**Request:** Search the data for the word "materials". Reproduce every line where it is found.

**Listing:**
○ ○ ○ ○ ○ ○ ○

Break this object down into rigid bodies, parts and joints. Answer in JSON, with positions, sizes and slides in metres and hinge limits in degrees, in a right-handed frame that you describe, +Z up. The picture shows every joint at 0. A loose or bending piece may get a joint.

○ ○ ○ ○ ○ ○ ○

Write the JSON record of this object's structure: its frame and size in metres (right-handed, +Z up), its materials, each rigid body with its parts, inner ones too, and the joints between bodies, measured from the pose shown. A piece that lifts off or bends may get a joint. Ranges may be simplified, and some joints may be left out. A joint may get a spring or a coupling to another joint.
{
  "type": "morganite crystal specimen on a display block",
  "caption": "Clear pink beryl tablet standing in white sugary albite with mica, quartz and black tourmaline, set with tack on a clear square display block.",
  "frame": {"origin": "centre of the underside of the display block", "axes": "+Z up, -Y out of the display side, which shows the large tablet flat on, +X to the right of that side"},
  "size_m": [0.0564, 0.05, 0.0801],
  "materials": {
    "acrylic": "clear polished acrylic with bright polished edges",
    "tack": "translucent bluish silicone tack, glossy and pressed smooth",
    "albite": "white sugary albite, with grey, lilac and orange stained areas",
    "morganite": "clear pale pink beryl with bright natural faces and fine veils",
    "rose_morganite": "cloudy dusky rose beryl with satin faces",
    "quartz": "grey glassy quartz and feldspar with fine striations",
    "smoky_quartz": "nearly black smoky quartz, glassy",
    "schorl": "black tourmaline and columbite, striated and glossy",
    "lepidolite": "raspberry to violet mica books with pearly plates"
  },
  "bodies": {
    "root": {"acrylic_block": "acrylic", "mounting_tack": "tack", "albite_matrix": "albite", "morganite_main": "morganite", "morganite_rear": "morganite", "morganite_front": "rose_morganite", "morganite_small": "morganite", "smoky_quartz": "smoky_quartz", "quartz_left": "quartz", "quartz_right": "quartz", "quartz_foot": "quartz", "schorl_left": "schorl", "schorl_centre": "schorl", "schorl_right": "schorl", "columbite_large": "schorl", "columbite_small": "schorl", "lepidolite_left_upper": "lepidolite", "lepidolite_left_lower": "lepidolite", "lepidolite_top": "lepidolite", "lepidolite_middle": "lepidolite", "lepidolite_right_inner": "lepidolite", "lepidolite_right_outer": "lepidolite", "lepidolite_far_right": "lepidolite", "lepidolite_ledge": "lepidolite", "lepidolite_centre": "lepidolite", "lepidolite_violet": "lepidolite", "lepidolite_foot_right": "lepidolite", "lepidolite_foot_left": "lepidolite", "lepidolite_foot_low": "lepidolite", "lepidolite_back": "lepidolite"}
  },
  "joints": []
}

○ ○ ○ ○ ○ ○ ○

**Task answer:**
Write the JSON record of this object's structure: its frame and size in metres (right-handed, +Z up), its materials, each rigid body with its parts, inner ones too, and the joints between bodies, measured from the pose shown. A piece that lifts off or bends may get a joint. Ranges may be simplified, and some joints may be left out. A joint may get a spring or a coupling to another joint.
  "materials": {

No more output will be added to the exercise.